When a malaria research project in Uganda was expanded into a full-fledged malaria case-tracking effort across the country in 2006, health officials saw the move as a great opportunity to save lives. After all, malaria is the number one cause of death in Uganda, and occurs throughout 95% of the country, according to one of the research project's coordinators.
But after starting with such promise, the project quickly became mired in a series of technology shortcomings. The original database application used to keep and sort information -- an ancient version of Epi Info -- was an old, slow, flat-file database that was difficult to use and to search.
Even worse, the only way to get that case data out of the malaria project sites dotting the country was through paper printouts carried by human couriers. The couriers traveled in vehicles over bad roads on trips that took several days and cost around $550 per excursion.
Adding to the troubles: There were no Internet connections available in the nine remote, rural locations where the data collection centers were located, and there was little or no electricity anyway.
Fixing the problems would require an entirely new approach.
It finally all came together this spring after the introduction of a few key high-tech tools -- a modern relational database, nine smartphones and a remote-access software application that was originally meant for a completely different use. These pieces were all brought in to fill the gaps and drastically speed the collection of the data to help fight the spread of malaria inside the country.

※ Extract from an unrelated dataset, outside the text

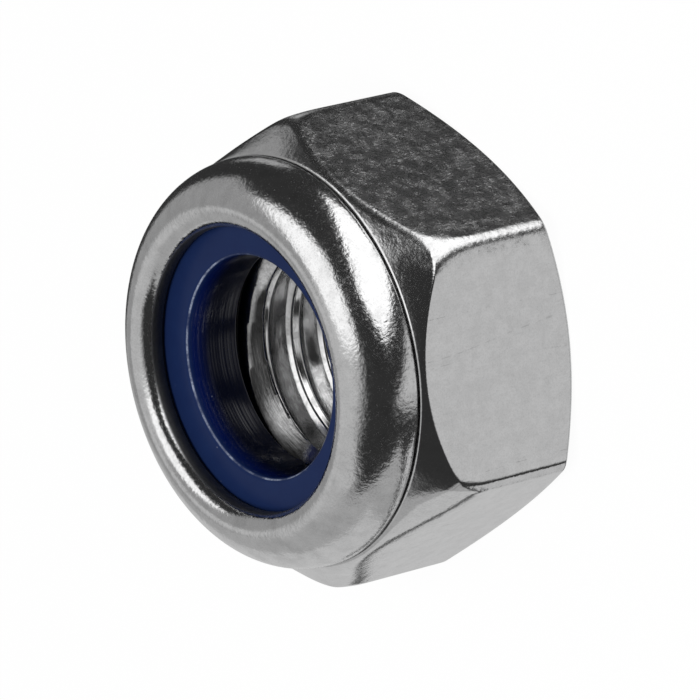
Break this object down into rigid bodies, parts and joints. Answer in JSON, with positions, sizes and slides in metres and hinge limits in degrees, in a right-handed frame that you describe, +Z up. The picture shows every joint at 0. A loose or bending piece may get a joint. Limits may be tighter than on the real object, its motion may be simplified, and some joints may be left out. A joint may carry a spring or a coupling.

Now the malaria case data can be collected at research sites across Uganda, sent wirelessly using smartphones, then quickly entered into research databases at a central location in Kampala, the capital of the country.
But it wasn't easy getting there.
A plan unfolds
The Uganda Malaria Surveillance Project (UMSP) began to conduct clinical trials for malaria drugs in 2001. The project was expanded to track individual cases starting in 2006. Because of the courier-based collection system, it regularly took eight months for the incoming data to be added into the database, making it out-of-date for tracking malaria and its treatment in real time.

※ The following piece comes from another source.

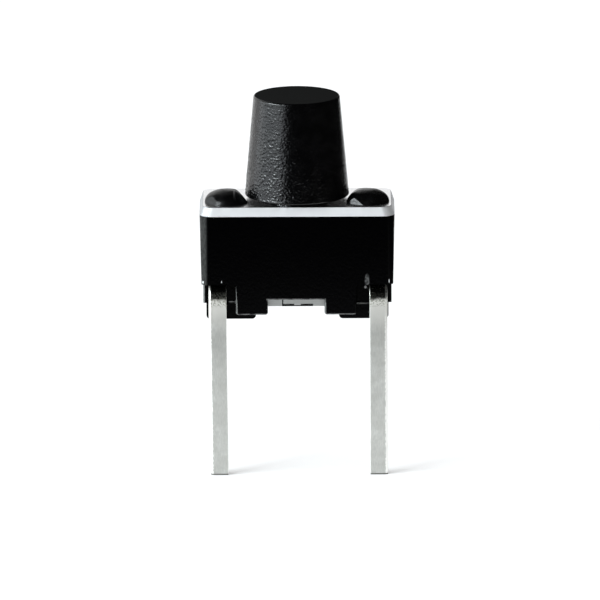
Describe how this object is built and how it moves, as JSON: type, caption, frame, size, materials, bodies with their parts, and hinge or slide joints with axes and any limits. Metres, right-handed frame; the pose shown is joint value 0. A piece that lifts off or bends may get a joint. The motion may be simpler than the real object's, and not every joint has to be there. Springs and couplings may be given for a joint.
{
  "type": "tactile push button switch",
  "caption": "Through-hole push button switch with a tall tapered round button, a steel cover held by melted posts, and bent strip legs.",
  "frame": {"origin": "on the button's axis, in the plane of the circuit board that the stand-off blocks rest on", "axes": "+Z towards the button, +X along the body's width, the legs leave at -Y"},
  "size_m": [0.006, 0.0032, 0.0119],
  "materials": {
    "housing_plastic": "black moulded, satin",
    "plate_steel": "bright rolled sheet",
    "button_plastic": "black moulded, fine grain",
    "dome_metal": "spring bronze",
    "tinned_strip": "tin plated, rolled"
  },
  "bodies": {
    "switch_base": {"housing": "housing_plastic", "cover_plate": "plate_steel", "snap_dome": "dome_metal", "left_terminal": "tinned_strip", "right_terminal": "tinned_strip"},
    "button": {"plunger": "button_plastic"}
  },
  "joints": [
    {"name": "button_press", "type": "slide", "parent": "switch_base", "child": "button", "axis": [0, 0, -1], "range_m": [0, 0.00012], "stiffness_N_per_m": 12000, "deforming": ["snap_dome"]}
  ]
}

All of that changed, however, after two tech-savvy experts, and one expert in the community-health arena, heard about the problems. They visited Uganda in October 2008 to witness the difficulties with their own eyes so they could investigate ways to fix them.

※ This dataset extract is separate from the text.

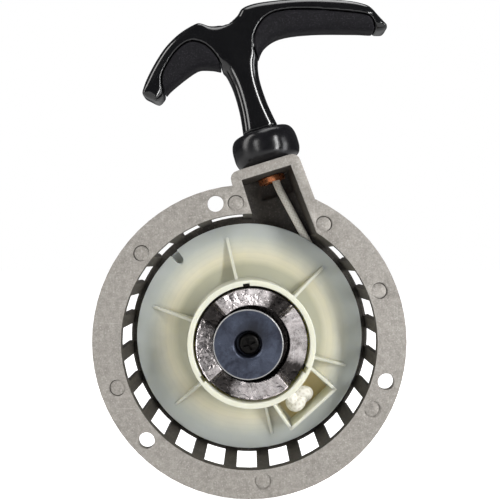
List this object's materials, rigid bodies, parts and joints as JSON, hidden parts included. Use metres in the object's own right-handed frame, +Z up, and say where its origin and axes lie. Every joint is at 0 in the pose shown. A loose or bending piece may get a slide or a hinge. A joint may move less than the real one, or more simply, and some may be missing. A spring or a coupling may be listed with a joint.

What they found was a situation reminiscent of a Rube Goldberg diagram, with one change affecting a host of other needed changes, all linked together in a confusing and ultimately messy chain of disconnected technologies.
"They needed consistent data reporting done easily and quickly," says Josh Mailman, director of technical operations for the Global Health Research Foundation (GHRF) in Los Altos, Calif., a non-profit organization that helps bring health technology to underserved populations around the world. "Their original database required brute force to get reporting out of it."